• Instructions for the task: The entries below contain a line with "glass_tumbler();" and a line with "before = set(bpy.data.objects)". Quote exactly those two lines and all lines between them.

──────── Data records

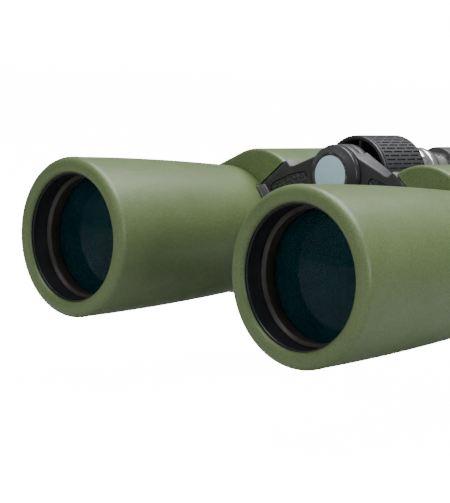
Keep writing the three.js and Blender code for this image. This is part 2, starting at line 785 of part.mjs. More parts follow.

────────────────
──────── Data records

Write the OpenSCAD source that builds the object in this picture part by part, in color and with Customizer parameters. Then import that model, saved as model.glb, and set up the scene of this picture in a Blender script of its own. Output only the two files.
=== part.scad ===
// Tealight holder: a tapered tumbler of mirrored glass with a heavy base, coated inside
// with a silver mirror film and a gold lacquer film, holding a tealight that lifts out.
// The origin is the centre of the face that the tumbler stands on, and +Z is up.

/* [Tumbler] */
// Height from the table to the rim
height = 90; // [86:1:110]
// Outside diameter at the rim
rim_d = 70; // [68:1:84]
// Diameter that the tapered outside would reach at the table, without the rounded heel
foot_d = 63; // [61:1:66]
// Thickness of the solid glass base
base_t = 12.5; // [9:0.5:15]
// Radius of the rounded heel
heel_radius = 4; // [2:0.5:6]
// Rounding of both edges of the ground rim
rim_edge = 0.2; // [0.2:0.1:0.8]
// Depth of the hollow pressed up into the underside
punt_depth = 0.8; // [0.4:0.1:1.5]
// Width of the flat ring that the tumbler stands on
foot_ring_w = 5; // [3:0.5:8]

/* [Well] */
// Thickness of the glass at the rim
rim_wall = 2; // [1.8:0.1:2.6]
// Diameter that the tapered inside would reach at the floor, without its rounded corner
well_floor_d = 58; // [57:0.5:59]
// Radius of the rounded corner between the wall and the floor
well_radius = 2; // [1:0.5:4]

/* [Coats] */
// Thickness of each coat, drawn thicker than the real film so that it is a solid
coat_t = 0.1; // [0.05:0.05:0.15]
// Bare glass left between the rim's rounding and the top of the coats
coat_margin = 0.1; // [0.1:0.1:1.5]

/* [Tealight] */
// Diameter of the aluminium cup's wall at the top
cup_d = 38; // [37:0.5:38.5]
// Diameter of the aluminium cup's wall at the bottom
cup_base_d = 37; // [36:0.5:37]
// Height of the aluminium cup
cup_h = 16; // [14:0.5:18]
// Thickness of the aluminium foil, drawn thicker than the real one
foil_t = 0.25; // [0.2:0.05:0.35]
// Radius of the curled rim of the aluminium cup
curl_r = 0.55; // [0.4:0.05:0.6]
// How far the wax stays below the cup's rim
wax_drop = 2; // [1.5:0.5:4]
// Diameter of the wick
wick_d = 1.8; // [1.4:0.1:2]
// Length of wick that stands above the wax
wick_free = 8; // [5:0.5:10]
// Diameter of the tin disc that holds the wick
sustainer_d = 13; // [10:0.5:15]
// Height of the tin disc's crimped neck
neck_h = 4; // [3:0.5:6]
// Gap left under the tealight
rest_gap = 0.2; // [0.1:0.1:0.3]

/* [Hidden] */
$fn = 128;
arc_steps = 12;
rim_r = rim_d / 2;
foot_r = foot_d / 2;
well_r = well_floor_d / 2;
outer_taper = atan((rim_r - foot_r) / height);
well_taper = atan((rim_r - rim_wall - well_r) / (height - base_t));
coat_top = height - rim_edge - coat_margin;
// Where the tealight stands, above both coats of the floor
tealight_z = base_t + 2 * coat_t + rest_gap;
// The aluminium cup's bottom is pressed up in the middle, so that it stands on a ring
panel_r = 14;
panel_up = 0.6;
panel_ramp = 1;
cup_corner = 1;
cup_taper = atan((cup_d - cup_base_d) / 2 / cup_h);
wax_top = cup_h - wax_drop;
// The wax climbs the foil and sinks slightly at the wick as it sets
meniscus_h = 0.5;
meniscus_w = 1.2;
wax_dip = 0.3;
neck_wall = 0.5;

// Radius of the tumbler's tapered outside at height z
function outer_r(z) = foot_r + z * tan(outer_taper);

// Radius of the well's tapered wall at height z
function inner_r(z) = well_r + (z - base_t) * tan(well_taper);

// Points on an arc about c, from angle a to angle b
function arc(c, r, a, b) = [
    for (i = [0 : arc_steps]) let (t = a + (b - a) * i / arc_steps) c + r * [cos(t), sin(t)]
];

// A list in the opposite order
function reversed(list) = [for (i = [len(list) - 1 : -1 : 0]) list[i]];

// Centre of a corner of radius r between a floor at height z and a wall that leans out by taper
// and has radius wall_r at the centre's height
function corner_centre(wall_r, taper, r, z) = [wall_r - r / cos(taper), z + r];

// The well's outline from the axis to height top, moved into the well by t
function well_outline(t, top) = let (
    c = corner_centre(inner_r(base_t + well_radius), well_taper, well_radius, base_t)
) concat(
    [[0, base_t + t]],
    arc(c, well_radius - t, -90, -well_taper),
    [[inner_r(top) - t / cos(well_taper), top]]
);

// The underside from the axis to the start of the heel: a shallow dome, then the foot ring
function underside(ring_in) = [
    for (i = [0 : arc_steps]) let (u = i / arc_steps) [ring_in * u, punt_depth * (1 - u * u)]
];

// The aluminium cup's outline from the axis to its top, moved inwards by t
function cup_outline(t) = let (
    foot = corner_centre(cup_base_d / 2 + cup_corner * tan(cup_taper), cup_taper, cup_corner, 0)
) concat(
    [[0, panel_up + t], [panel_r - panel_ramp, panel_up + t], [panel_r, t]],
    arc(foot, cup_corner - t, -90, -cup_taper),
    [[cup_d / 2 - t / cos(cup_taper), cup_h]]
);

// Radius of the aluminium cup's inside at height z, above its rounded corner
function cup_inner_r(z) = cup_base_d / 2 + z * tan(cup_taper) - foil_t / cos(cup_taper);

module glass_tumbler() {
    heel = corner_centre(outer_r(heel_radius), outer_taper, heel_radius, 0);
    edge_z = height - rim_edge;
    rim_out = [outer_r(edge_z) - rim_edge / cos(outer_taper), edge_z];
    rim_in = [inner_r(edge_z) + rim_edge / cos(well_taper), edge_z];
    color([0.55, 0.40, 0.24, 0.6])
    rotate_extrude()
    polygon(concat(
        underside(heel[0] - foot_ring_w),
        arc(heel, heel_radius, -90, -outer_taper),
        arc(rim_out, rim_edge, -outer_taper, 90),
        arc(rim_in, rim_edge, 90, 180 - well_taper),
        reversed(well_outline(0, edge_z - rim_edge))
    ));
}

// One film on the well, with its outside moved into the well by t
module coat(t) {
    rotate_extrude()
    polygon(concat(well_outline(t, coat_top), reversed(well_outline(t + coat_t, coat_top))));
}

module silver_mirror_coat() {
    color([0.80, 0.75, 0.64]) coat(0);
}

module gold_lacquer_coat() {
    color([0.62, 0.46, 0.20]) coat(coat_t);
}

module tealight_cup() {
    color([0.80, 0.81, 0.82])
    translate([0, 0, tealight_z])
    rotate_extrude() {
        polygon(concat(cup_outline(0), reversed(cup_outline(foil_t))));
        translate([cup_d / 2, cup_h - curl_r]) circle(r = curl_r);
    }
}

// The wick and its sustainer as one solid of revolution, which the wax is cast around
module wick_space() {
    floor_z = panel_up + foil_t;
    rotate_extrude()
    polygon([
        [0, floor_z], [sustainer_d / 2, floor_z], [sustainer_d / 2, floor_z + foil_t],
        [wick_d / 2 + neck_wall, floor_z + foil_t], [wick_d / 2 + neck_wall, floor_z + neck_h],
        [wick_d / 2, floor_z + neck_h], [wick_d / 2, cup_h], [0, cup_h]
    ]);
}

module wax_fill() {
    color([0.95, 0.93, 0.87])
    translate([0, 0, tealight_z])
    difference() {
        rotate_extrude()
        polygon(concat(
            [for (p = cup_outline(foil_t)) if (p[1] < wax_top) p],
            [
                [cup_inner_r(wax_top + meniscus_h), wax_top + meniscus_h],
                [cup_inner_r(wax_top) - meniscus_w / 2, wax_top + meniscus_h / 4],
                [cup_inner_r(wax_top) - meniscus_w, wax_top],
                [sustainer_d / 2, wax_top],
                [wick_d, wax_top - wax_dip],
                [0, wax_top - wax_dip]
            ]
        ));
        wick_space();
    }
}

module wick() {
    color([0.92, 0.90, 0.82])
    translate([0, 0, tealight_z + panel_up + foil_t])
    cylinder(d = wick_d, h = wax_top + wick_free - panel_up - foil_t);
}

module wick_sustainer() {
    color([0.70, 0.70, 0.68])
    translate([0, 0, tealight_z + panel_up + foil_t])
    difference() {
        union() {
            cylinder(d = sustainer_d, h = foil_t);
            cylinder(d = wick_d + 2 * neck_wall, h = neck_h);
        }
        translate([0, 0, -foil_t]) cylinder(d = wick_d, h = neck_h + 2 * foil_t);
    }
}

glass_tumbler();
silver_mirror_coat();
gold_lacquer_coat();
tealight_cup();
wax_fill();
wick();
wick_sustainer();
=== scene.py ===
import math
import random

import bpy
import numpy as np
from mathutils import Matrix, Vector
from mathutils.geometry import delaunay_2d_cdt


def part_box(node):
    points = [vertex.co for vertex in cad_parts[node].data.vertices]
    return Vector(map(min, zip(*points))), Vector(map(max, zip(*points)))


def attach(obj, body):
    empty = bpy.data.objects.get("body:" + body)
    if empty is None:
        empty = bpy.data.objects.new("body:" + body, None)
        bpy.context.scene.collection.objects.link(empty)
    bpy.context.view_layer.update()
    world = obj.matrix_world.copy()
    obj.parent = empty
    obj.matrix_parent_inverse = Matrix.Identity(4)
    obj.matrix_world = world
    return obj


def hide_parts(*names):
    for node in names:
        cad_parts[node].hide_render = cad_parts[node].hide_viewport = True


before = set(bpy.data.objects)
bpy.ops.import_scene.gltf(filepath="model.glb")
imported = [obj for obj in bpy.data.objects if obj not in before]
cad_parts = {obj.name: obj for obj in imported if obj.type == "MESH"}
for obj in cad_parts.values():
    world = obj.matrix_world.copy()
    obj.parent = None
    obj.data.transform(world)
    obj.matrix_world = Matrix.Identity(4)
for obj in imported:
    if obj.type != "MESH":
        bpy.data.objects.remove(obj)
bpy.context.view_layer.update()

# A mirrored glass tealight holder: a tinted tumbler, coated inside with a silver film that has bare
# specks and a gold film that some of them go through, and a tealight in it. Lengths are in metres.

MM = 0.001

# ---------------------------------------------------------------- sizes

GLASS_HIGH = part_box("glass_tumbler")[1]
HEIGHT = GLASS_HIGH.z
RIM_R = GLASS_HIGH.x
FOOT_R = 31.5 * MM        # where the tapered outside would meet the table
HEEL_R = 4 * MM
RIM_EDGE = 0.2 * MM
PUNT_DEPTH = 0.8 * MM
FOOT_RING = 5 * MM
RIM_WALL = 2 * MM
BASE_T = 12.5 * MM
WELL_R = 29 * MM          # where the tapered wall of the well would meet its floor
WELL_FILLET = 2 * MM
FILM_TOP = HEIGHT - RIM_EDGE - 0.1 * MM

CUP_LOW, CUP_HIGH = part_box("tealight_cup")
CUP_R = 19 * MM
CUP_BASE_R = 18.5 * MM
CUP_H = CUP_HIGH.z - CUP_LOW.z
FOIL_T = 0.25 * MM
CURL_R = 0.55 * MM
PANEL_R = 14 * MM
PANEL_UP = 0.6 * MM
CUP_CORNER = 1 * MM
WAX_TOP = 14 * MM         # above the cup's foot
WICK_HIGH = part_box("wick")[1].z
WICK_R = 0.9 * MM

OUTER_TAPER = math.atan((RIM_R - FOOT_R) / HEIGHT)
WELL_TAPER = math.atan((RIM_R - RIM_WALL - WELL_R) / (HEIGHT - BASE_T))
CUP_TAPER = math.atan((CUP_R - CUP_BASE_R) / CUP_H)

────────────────

• Output:
glass_tumbler();
silver_mirror_coat();
gold_lacquer_coat();
tealight_cup();
wax_fill();
wick();
wick_sustainer();
=== scene.py ===
import math
import random

import bpy
import numpy as np
from mathutils import Matrix, Vector
from mathutils.geometry import delaunay_2d_cdt


def part_box(node):
    points = [vertex.co for vertex in cad_parts[node].data.vertices]
    return Vector(map(min, zip(*points))), Vector(map(max, zip(*points)))


def attach(obj, body):
    empty = bpy.data.objects.get("body:" + body)
    if empty is None:
        empty = bpy.data.objects.new("body:" + body, None)
        bpy.context.scene.collection.objects.link(empty)
    bpy.context.view_layer.update()
    world = obj.matrix_world.copy()
    obj.parent = empty
    obj.matrix_parent_inverse = Matrix.Identity(4)
    obj.matrix_world = world
    return obj


def hide_parts(*names):
    for node in names:
        cad_parts[node].hide_render = cad_parts[node].hide_viewport = True


before = set(bpy.data.objects)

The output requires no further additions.